Bamberg, Staatsbibliothek, Ms. Patr. 5, fol. 1vAmbrosius, Opera varia, 12ème siècle, Bamberg, Staatsbibliothek, Ms. Patr. 5, fol. 1v

Cette page est célèbre par ses dix médaillons, qui montrent les différentes étapes de réalisation d’un livre par les bénédictins du scriptorium de Michelsberg. Le problème est que les spécialistes ne sont pas d’accord sur les différentes opérations [0a], et qu’aucune des deux explications ne propose pour les médaillons un ordre logique de lecture.



Bamberg, Staatsbibliothek, Ms. Patr. 5, fol. 1v schema
J’emprunte au blog très professionnel de Claudine Brunon [0b] la lecture qui me semble la plus convaincante :

  • 1) Découpe de la peau
  • 2) Préparation du parchemin
  • 3) Ecriture du brouillon sur tablette de cire
  • 4) Appointage de la plume avec un canivet (canif)
  • 6) Pliage des feuilles en cahiers
  • 7) Relecture et correction (canif en main, plume à l’oreille)
  • 8) Reliure
  • 9) Massicotage
  • 10) Façonnage du fermoir
  • 11) Le livre est prêt pour l’éducation des moines.

On note que l’étape la plus important, l’écriture, est absente des médaillons.

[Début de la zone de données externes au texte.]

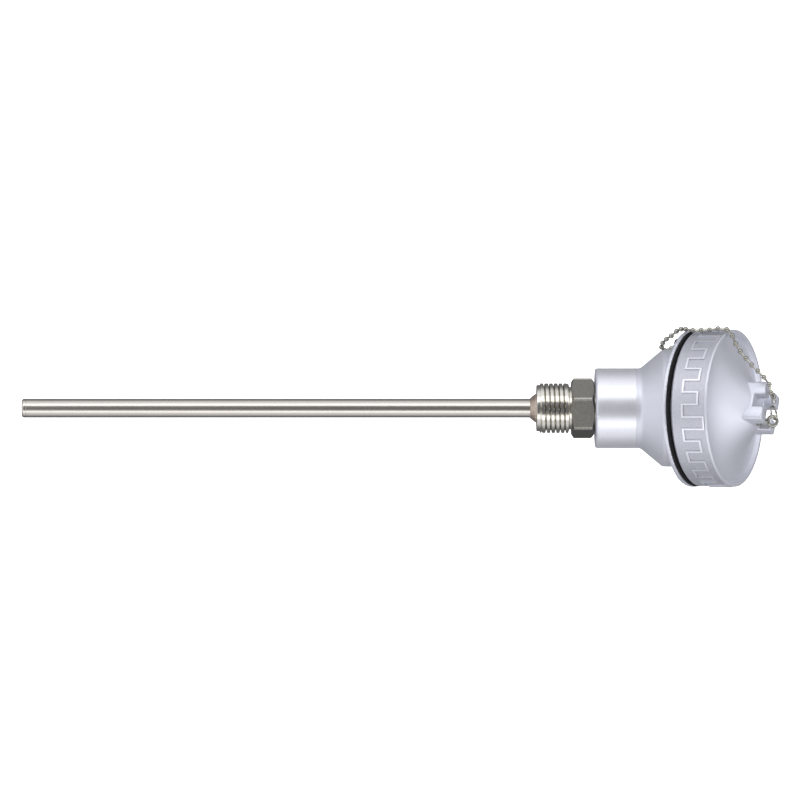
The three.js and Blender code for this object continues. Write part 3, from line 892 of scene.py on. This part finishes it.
class THERMO_OT_fitting(bpy.types.Operator):
    """Makes the fitting with its process thread, hexagon and spigot"""

    bl_idname = "thermo.fitting"
    bl_label = "Process Fitting"

    def execute(self, context):
        sizes = context.scene.thermometer_probe
        bore = sizes.tube_radius + 0.1 * MM
        start_x = -sizes.thread_length
        crest, relief = sizes.thread_radius, sizes.thread_radius - 1.15 * MM
        land, runout = start_x + 1.15 * MM, -0.9 * MM
        outline = [(bore, start_x), (crest - 0.55 * MM, start_x, 0.2 * MM), (crest - 0.5 * MM, land - 0.1 * MM)]
        outline += rows(crest, land, runout, 0.075 * MM)
        outline += [
            (relief, runout + 0.35 * MM), (relief, 0.4 * MM), (sizes.spigot_radius, 0.5 * MM),
            (sizes.spigot_radius, sizes.spigot_end, 0.5 * MM), (bore, sizes.spigot_end),
        ]
        fitting = turned("fitting", outline, steps=144, closed=True)
        cut_thread(fitting, ON_PROBE, crest, sizes.thread_pitch, sizes.thread_depth, land, runout)
        corner_turn = math.radians(13)
        nut = hexagon("hexagon", sizes.hex_flats, 0, sizes.hex_length, corner_turn, ON_PROBE)
        soften(nut, 0.34 * MM, 3, 20)
        combine(nut, rod("bore", bore + 0.5 * MM, -MM, sizes.hex_length + MM, ON_PROBE, 96), "DIFFERENCE")
        combine(fitting, nut, "UNION")
        dress(fitting, "fitting", "root", "process_fitting", 28)
        return {"FINISHED"}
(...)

On la trouve dans l’image centrale, auto-référentielle, où l’on voit un moine de Michelsberg en train de tracer le fronton de l’image-même que nous avons sous les yeux.


Du Maître de la Mazarine au Maître de Bedford

Quatre manuscrits français très proches apparaissent à quelques années de distance, et portent au pinacle la formule des bordures à médaillons. Leur chronologie est très discutée, mais il semble bien que le tout premier soit, vers 1410-15, les Heures Mazarine, par le Maître de la Mazarine [1]. Le Maître de Bedford va reprendre la formule de manière systématique – au point qu’on lui en attribue souvent la paternité- dans trois manuscrits très proches :

  • les Heures de Bedford (1515-30) [2],
  • les Heures Lamoignon (1414-16),
  • les Heures 1855 de Vienne (1422-1425) [3]

Sans entrer dans les problèmes chronologiques, il est intéressant de comparer l’organisation des médaillons dans les pages communes à plusieurs de ces manuscrits.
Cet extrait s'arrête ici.